Despite surging infections, Switzerland's hospitals have not seen a relative rise in admissions. Photo by Vladimir Fedotov on Unsplash

Soaring infections but stable hospitalisation and death rates: this is what the epidemiological situation looks like this week across Switzerland.


There is an obvious paradox in Switzerland’s coronavirus-related data: while the number of infections is record-high with over 38,000 new cases reported on Wednesday, most health experts draw a fairly upbeat picture of the pandemic’s evolution.

According to Virginie Masserey, head of the infection control section at the Federal Office of Public Health (FOPH),  “we can be reasonably optimistic” that the worst of the pandemic is behind us.

In fact, with more people contracting the highly contagious Omicron virus, the level of immunity is growing within the population, signalling, as many epidemiologists believe, pandemic’s end .

READ MORE: When will the Covid pandemic end in Switzerland?


Also paradoxically, despite the record-breaking number of infections, the overall situation in terms of geographical distribution of cases looks better that last week’s.

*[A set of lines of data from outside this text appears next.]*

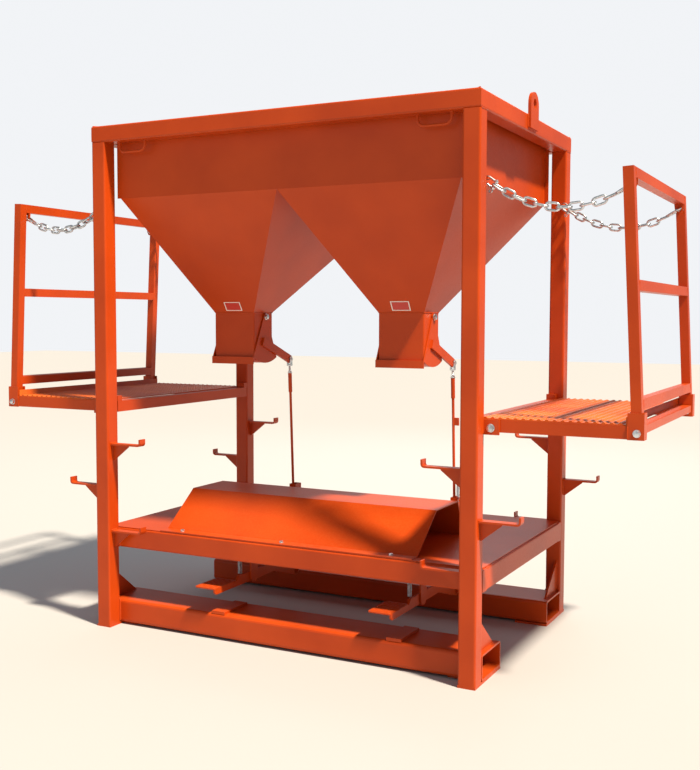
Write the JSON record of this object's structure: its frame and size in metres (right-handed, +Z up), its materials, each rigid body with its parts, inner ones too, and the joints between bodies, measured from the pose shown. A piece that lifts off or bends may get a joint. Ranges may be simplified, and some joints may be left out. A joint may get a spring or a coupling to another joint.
{
  "type": "twin-hopper sandbag filler",
  "caption": "Fork-liftable frame with twin sand hoppers, pedal-worked spout gates, a deck for bags and fold-up side platforms with guard rails and chains.",
  "frame": {"origin": "on the ground, at the middle of the frame's footprint", "axes": "+X to the right along the long side with the platforms at its ends, +Y from the pedal side to the back, +Z up"},
  "size_m": [3.126, 1.269, 2.43],
  "materials": {
    "red_paint": "gloss red-orange machinery paint over welded steel",
    "zinc_plate": "bright zinc plate"
  },
  "bodies": {
    "frame": {"fork_tube_front": "red_paint", "post_front_left": "red_paint", "hook_upper_front_left": "red_paint", "hook_middle_front_left": "red_paint", "hook_lower_front_left": "red_paint", "post_front_right": "red_paint", "hook_upper_front_right": "red_paint", "hook_middle_front_right": "red_paint", "hook_lower_front_right": "red_paint", "fork_tube_rear": "red_paint", "post_rear_left": "red_paint", "hook_upper_rear_left": "red_paint", "hook_middle_rear_left": "red_paint", "hook_lower_rear_left": "red_paint", "post_rear_right": "red_paint", "hook_upper_rear_right": "red_paint", "hook_middle_rear_right": "red_paint", "hook_lower_rear_right": "red_paint", "top_beam_front": "red_paint", "top_beam_rear": "red_paint", "top_beam_left": "red_paint", "top_beam_right": "red_paint", "deck_beam_front": "red_paint", "deck_beam_rear": "red_paint", "deck_beam_left": "red_paint", "deck_beam_right": "red_paint", "deck_plate": "red_paint", "linkage_cover": "red_paint", "hopper": "red_paint", "spout_left": "red_paint", "pedal_bracket_left": "red_paint", "rod_guide_left": "red_paint", "grab_loop_left": "red_paint", "lifting_lug_left": "red_paint", "pedal_spring_left": "zinc_plate", "chain_front_left": "zinc_plate", "chain_rear_left": "zinc_plate", "spout_right": "red_paint", "pedal_bracket_right": "red_paint", "rod_guide_right": "red_paint", "grab_loop_right": "red_paint", "lifting_lug_right": "red_paint", "pedal_spring_right": "zinc_plate", "chain_front_right": "zinc_plate", "chain_rear_right": "zinc_plate", "rod_spring_right": "zinc_plate"},
    "pedal_left": {"pedal_left": "red_paint"},
    "rod_left": {"rod_left": "red_paint", "rod_fork_left": "zinc_plate"},
    "gate_left": {"gate_left": "red_paint"},
    "platform_left": {"platform_frame_left": "red_paint", "platform_plank_left": "red_paint", "guard_rail_left": "red_paint"},
    "pedal_right": {"pedal_right": "red_paint"},
    "rod_right": {"rod_right": "red_paint", "rod_fork_right": "zinc_plate"},
    "gate_right": {"gate_right": "red_paint"},
    "platform_right": {"platform_frame_right": "red_paint", "platform_plank_right": "red_paint", "guard_rail_right": "red_paint"}
  },
  "joints": [
    {"name": "pedal_press_left", "type": "hinge", "parent": "frame", "child": "pedal_left", "pos_m": [-0.3149, -0.27, 0.236], "axis": [1, 0, 0], "range_deg": [0, 15], "stiffness_Nm_per_rad": 6.5, "springref_deg": -22.92, "deforming": ["pedal_spring_left"]},
    {"name": "rod_swing_left", "type": "hinge", "parent": "pedal_left", "child": "rod_left", "pos_m": [-0.3149, 0.145, 0.17], "axis": [1, 0, 0], "range_deg": [-19, 0]},
    {"name": "gate_swing_left", "type": "hinge", "parent": "frame", "child": "gate_left", "pos_m": [-0.4364, -0.132, 1.463], "axis": [1, 0, 0], "range_deg": [0, 26]},
    {"name": "platform_fold_left", "type": "hinge", "parent": "frame", "child": "platform_left", "pos_m": [-0.975, 0, 1.031], "axis": [0, 1, 0], "range_deg": [0, 30], "deforming": ["chain_front_left", "chain_rear_left"]},
    {"name": "pedal_press_right", "type": "hinge", "parent": "frame", "child": "pedal_right", "pos_m": [0.5579, -0.27, 0.236], "axis": [1, 0, 0], "range_deg": [0, 15], "stiffness_Nm_per_rad": 6.5, "springref_deg": -22.92, "deforming": ["pedal_spring_right", "rod_spring_right"]},
    {"name": "rod_swing_right", "type": "hinge", "parent": "pedal_right", "child": "rod_right", "pos_m": [0.5579, 0.145, 0.17], "axis": [1, 0, 0], "range_deg": [-19, 0]},
    {"name": "gate_swing_right", "type": "hinge", "parent": "frame", "child": "gate_right", "pos_m": [0.4364, -0.132, 1.463], "axis": [1, 0, 0], "range_deg": [0, 26]},
    {"name": "platform_fold_right", "type": "hinge", "parent": "frame", "child": "platform_right", "pos_m": [0.975, 0, 1.031], "axis": [0, -1, 0], "range_deg": [0, 30], "deforming": ["chain_front_right", "chain_rear_right"]}
  ],
  "couplings": [
    {"joint": "gate_swing_left", "follows": "pedal_press_left", "ratio": 1.695},
    {"joint": "rod_swing_left", "follows": "pedal_press_left", "ratio": -1.245},
    {"joint": "gate_swing_right", "follows": "pedal_press_right", "ratio": 1.695},
    {"joint": "rod_swing_right", "follows": "pedal_press_right", "ratio": -1.245}
  ]
}
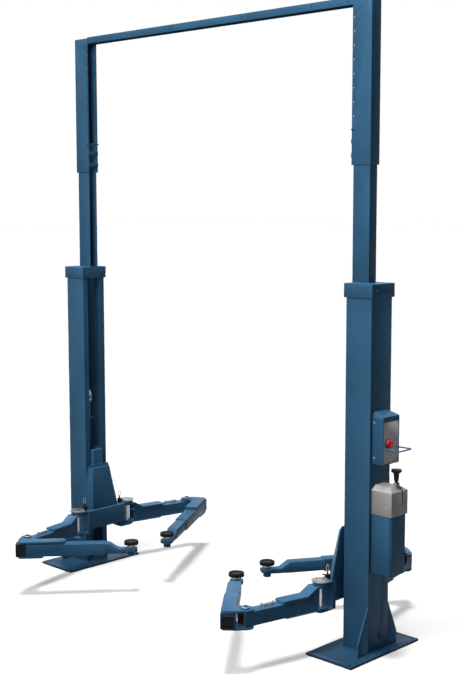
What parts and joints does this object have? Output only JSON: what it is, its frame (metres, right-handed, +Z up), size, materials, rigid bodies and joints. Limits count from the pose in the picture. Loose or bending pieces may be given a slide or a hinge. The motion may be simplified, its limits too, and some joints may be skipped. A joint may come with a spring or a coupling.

The bulk of cases are now concentrated in Geneva, where the infection rate of 6,606.39 per 100,000 people exceeds the national average of 4,087.09 / 100,00, followed by Valais (6100.09).

But while the situation in French-speaking regions, as well as in Graubünden and Ticino, is still tense, infection rates in other cantons fall below the national average.

Image: FOPH

For comparison, this is what the situation looked like a week ago, on January 13th.

Image: FOPH


What about hospitalisations?

If health authorities are not panicking and, in fact, have just relaxed some measures, it is because the high infection rates are not reflected in the number of Covid-related hospital admissions.

Despite repeated warnings throughout November and December that the healthcare system was on the verge of being saturated and triage was imminent, this has not happened.

As at January 18th, there were 247 Covid patients in Swiss ICUs — 20 less than last week.

Image: FOPH

Health officials attribute this to the fact that Omicron, which currently accounts for nearly 88 percent of all infections in Switzerland, is less virulent than its predecessors Delta and Alpha, especially among the vaccinated population.

This means that vaccinated and boosted people are much less likely to have severe symptoms and end up in hospitals than their unvaccinated counterparts.

Image: FOPH

The same applies to Covid-related deaths: their number remains low and stable, but is most prevalent among the unvaccinated, as this chart indicates:

READ MORE: Covid in Switzerland: How common are hospitalisations and deaths among the boosted?

At this point, nearly 68 percent of Switzerland's population is fully vaccinated, with 35.47 percent having received the third shot — rates that still trail below the European Union average.

However, within the most vulnerable group — those over 65 years of age — 90.64 percent have had two shots, and 71.56 percent have had their booster dose as well.